Alternating strokes usually keeps the kayak on a true course, but to adjust direction, stroke wider on the side to which you're turning and tighter on the opposite side. To reduce speed or stop, hold one blade perpendicular to the boat for maximum water drag. For optimal efficiency, relax and work with the kayak, not against it. Rigid posture limits your ability to adjust. Also, sit high, pivot at the waist, use your shoulders more than your arms and resist the urge to lean forward and back with each stroke.
Bumpy ride: Even when everyone plays nice and keeps a respectable distance, wakes from powerboats and personal watercraft can send a splash your way -- especially if you're sitting abeam to the oncoming waves. Avoid this by positioning your bow or stern perpendicular to the turbulence.
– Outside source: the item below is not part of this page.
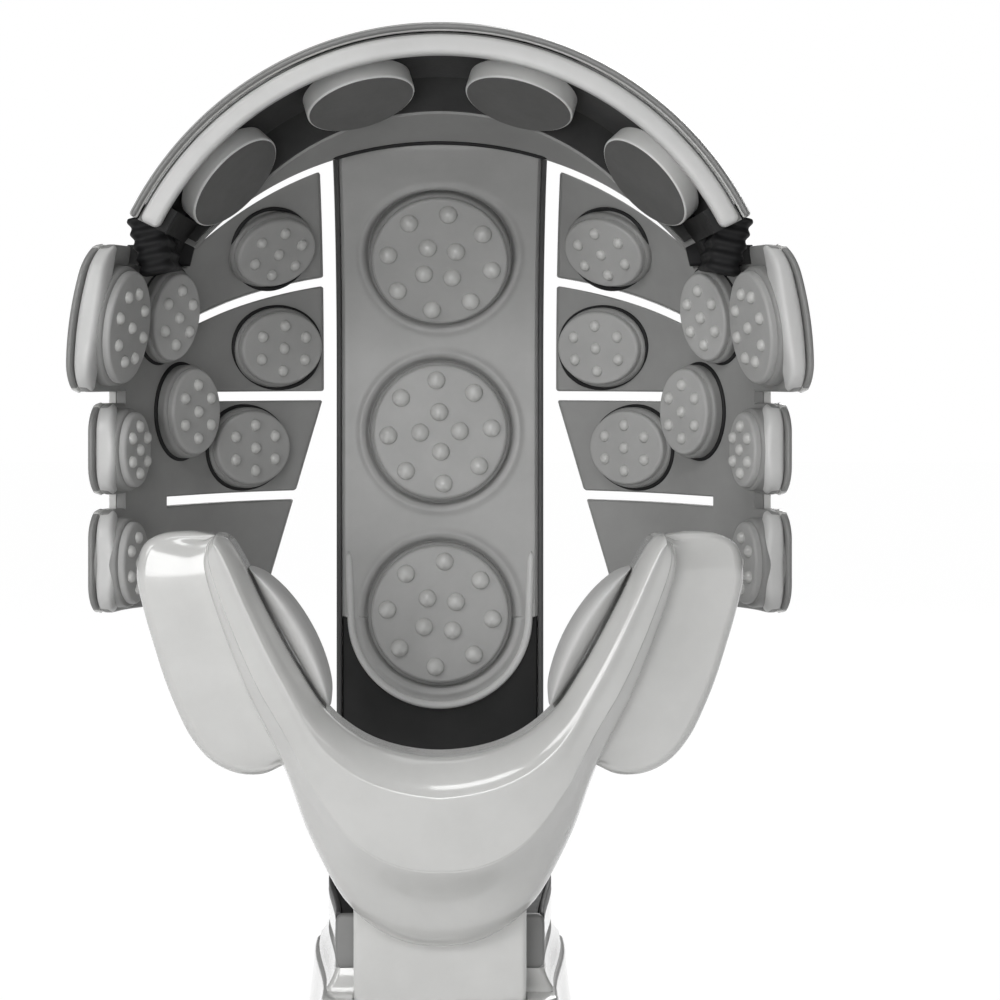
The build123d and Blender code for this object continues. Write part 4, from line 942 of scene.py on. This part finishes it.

Breeze blown: With smooth bottoms and very shallow profiles, kayaks glide across the water's surface with little drag. Therefore, windy conditions can make it difficult to hold a position, unless you drop anchor. Suddenly zipping over a group of fish or awkwardly rustling amid emergent vegetation can nullify your stealthy approach. Preserve your advantage by approaching against the wind: It's better to paddle back up to your spot a dozen times than to blow over it once.
Pickpockets: If you're keeping fish and hanging your catch overboard on a stringer, affix the stringer in clear sight. Alligators and even large snapping turtles have been known to sneak up behind waders or boats with floating catches and help themselves to a quick meal. Their interest generally stops at the freebies, but a sudden tug-of-war can lead to dropped gear or capsizing.
True, kayaks probably aren't practical for the long distances and extensive tackle selection inherent to professional bass tournaments. But for a low-key day on the local lake, these simple vessels provide a unique perspective on fun fishing. The best part is the only fuel you'll burn helps keep you in shape for your next outing.